As Shatner himself has written: "...while I've never set out to hurt anybody, I may have, at times, been ignorant of my fellow actors' need for screen time, not to mention their feelings."

Perhaps the toup was a factor in this behavior too - the constant fear of exposure as a bald man; the adoration sought for the artificial thickly-haired image; the thing on the head needing constant attention and glue...who knows.

Anyway, now to the toupee part. Yvonne Craig describes the difficulty that her green makeup (she played a green Orion slave girl in Star Trek) caused both her and the people it was rubbing off on:

"[Shatner] blithely announced that since he was down to his last clean costume, I was not to TOUCH him! Fine with me, except for the fact that the next day we were scheduled to shoot the love scene in which I declare that I love him, therefore I must kill him.

"Wondering how I could imply hanky-panky without actually touching him or his wardrobe, I lit upon what I thought would be the perfect solution. I would just play my fingers through his hair."

William Shatner with Yvonne Craig. Image sourced here.

Craig, having finished that day's shooting, rubbed her green make-up off in a studio shower-room and then went to say her goodbyes:

"Having finished my ablutions, I stopped by the make-up room to say good night. And what I discovered made my heart skip a beat. There stood Bill Shatner with his hair in his hand! Now, there was not a doubt in my mind that if a green smudge on his costume were going to unnerve him, hair dandling with the possibility of twirling it right off his head would be out of the question. I spent a sleepless night trying to solve that dilemma. As luck would have it, the cameraman decided it could be fixed handily by simply shooting different colored lights across us (one, of course, being green) so that the audience would be unable to differentiate between a green smudge and a green shaft of light."

Craig also wrote of seeing Shatner years later on a plane during a 1997 flight from South Africa. She describes his then curly weave as "yak-like".

Yvonne Craig's website, where her book and other memorabilia can be purchased is here and to be as balanced as possible, William Shatner's website where (different) books and memorabilia can also be bought is here.


  1. I read Wil Wheaton's account of his first meeting with Billo Shatner back in 1987 or thereabouts. His fellow castmates on Next Generation tried to console him by referencing Shatner's yak-like appliance.

    Why didn't Shat turn on the charm with Yvonne? The portly, balding actor may have sensed she was beyond his grasp and he tried to make life difficult for her as a revenge. She was definitely one of the best-looking women who guested on the original Star Trek.

  2. Shatner certainly has his less than stellar characteristics. But I can't help wonder how Yvonne Craig would feel if someone referred to her facelift(s) when commenting on her.

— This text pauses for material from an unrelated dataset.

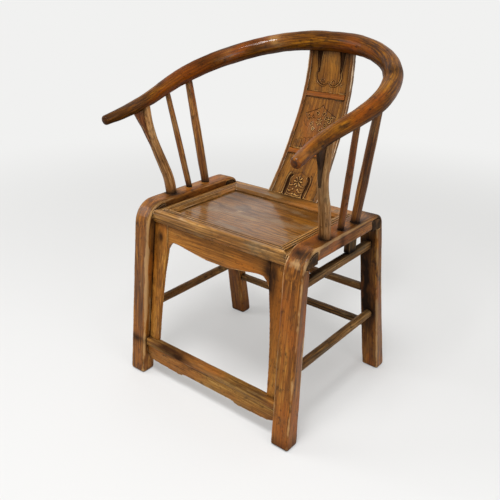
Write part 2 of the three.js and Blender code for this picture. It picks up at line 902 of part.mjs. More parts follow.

  3. Well, I don't really want to hear about her facelifts, but I don't mind reading about Shatner's toupee. So she gets a pass on this one.

  4. While I'm guessing her perceptions of Shatner matches with everyone else, I sort of place her in the same category as Harlan Ellison. They probably had some bad dealings with him (which I don't question), but their bitterness over this and other things since then gets in the way of telling what really went on. It becomes hard to know what is and isn't accurate.

    Personally, I never found her very attractive or interesting. And when the character she played in that TOS episode was finally disposed of, I was shocked from a story perspective, but relieved from an acting one.

  5. Diana Muldaur states that, while Shat kept hitting on her, she found him pleasant to work with and extremely nice. The contrasting opinions of Shat are very odd I think!

  6. Of course Shatner was going to be pleasant to work with and nice to Diana Muldaur while he was laying on the charm to try to get into her pants. Is that really so surprising? What gets me is how when castmates speak out about Shatner's self-centered antics, they are accused of being *bitter*. What a bunch of bilk! If someone acts like a creep and you call them out on it, it's deserved. And what's with this victim-blaming of pointing out she had a facelift? Give me a break. Posts like that make me wonder if Shatner himself is checking in on this blog every now and then just to anonymously defend himself.

  7. I wonder how Steve Ihnat(Garth Of Izar)felt about working with fellow Canadian Bill Shatner in this episode?